Keeping rates low, works to keep the global economic and speculative activities in hyper-drive

I believe that is the intent.
Is it a moral hazzard?
Most assuredly.

Unless and until the FED sees jobs it just does not care about the moral hazzards and bubbles it is creating. As long as that holds true, and I think it will hold true for a "considerable" period, betting against huge hikes will likely be a huge winner.

For example. I am short March 2005 95.25 puts.
10 of them in fact. I collected 9 BPs each for them.
Is that money at risk? Hell they can hike 1 point and those are safe. BTW those are now worth 6BPs. (note I did not short those anywhere near the lows) Some stuff I collected 26BPs for I took off for 2.5BPs. I added those after the runups to put more coverage back on. (90 BPs * 25 = $2250 free money).

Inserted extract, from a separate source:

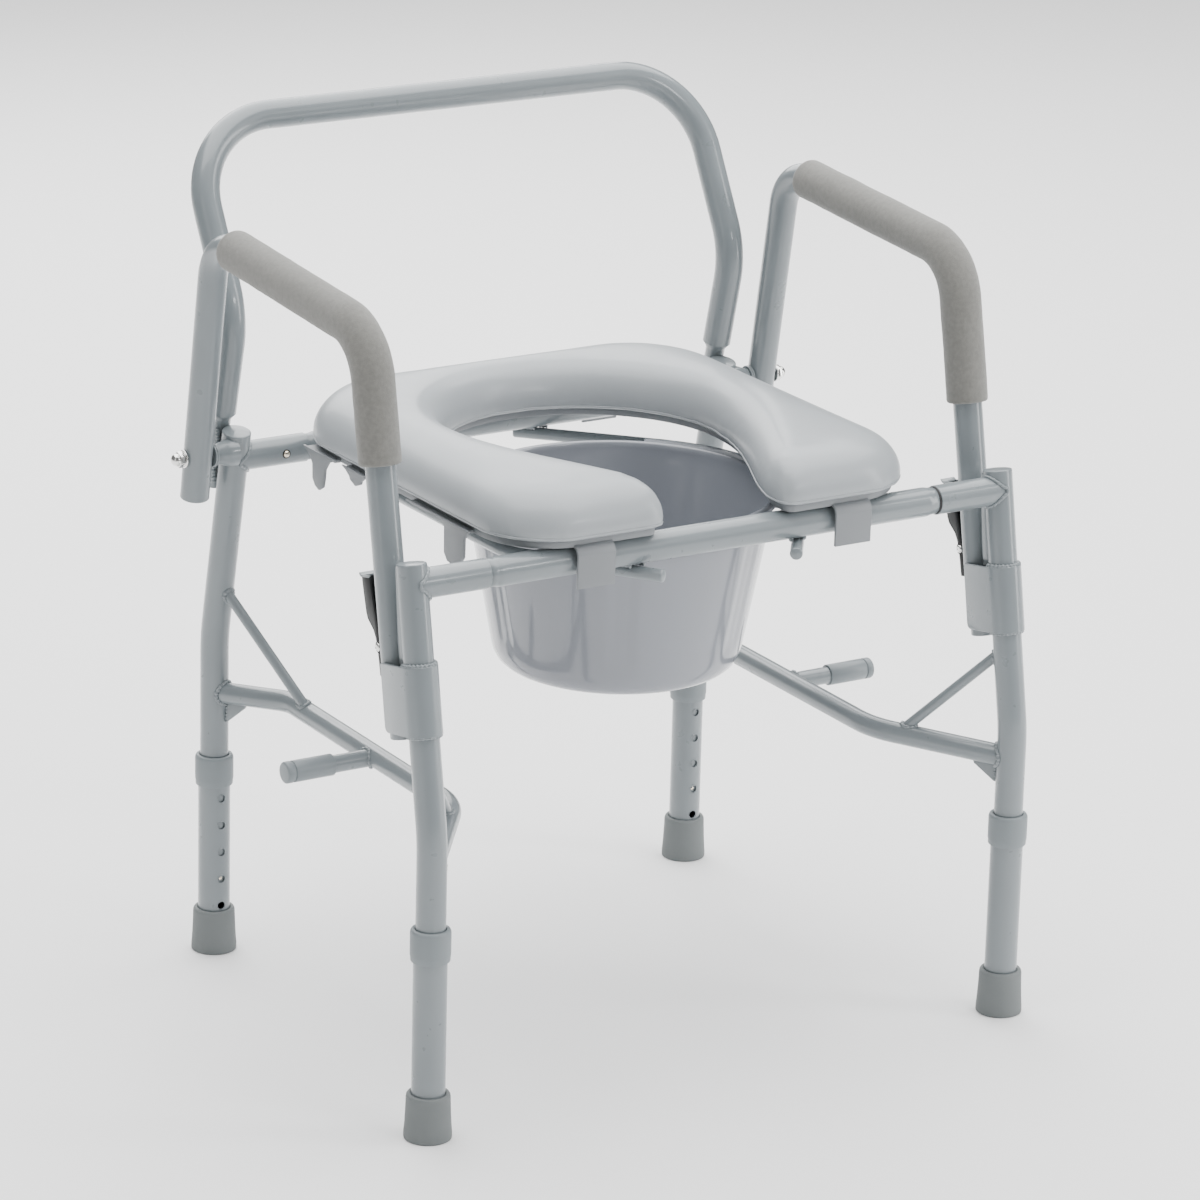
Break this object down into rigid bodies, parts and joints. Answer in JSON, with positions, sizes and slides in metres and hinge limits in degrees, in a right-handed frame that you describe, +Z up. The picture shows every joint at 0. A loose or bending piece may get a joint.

I am short 15 June 2005 95.00's I collected 15 BPs for those and they are now worth under 10. I dont think those are at risk either. 3.75% interest rates by June 2005? That is preposterous. Literally. (15*15*25 = $5625 free money).
That is the kind of stuff I am doing. I am giving myself a huge cushion of error. I took off more than 3/4 of my futures after this runup. That stuff is decidely more at risk. Every day that goes by without a rate hike is another day's decay on those puts headed to my favorite number, zero.

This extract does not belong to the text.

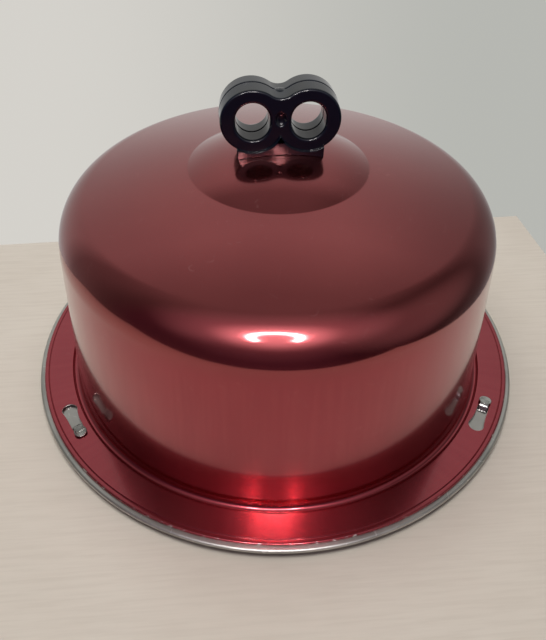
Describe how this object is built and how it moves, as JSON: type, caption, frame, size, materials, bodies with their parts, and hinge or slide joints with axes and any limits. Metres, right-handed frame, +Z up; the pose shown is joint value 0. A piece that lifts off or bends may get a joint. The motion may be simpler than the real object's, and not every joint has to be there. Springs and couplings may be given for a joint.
{
  "type": "cake carrier",
  "caption": "Round cake carrier: a domed red metal cover with a brim that twist-locks on a flat metal tray, lifted by a black two-finger handle.",
  "frame": {"origin": "centre of the tray's flat underside, on the table", "axes": "+Z up along the axis the cover turns about; the handle's broad face and the front look along -Y"},
  "size_m": [0.33, 0.33, 0.1938],
  "materials": {
    "red_anodised": "bright red anodised, fine turning marks",
    "bare_aluminium": "satin, spun, lightly worn",
    "black_moulding": "polished black thermoset moulding",
    "blackened_steel": "blackened",
    "nut_brass": "plain",
    "plated_steel": "zinc plated"
  },
  "bodies": {
    "tray": {"tray": "bare_aluminium"},
    "screw": {"handle_screw": "plated_steel", "screw_washer": "plated_steel"},
    "cover": {"cover": "red_anodised", "handle_front_half": "black_moulding", "handle_rear_half": "black_moulding", "handle_rivet": "blackened_steel", "handle_nut": "nut_brass"}
  },
  "joints": [
    {"name": "cover_lift", "type": "slide", "parent": "tray", "child": "screw", "axis": [0, 0, 1], "range_m": [0, 0.2]},
    {"name": "cover_twist", "type": "hinge", "parent": "screw", "child": "cover", "pos_m": [0, 0, 0.15], "axis": [0, 0, 1], "range_deg": [0, 7]}
  ]
}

If we get any kind of pullback here I will short some SEP 2004 97.75 puts for 8 or 9 points free money. IMO no chance of a full point hike between now and sept. I am already short sep 2004 97.50's from 13.5 (now worth only 4.5 and headed to zero).

As for In fact, I see 20 bps for EDs over FF as an anomaly, and unusual.

I do not know. 20 seems like a good number and it gives me a cushion over the 16 spread we see right now with March ED's at 98.84. BTW I see the Jan ED just closed at 98.88. That is only 12 BPs! I believe 20 gives me a fine cushion of error of 5-8 BPs. In short, I have tried to be conservative at every step of the way. If that spread tightens up, I can always add another 4-5 BPs to my "implied rate" calculations. I doubt I will need to.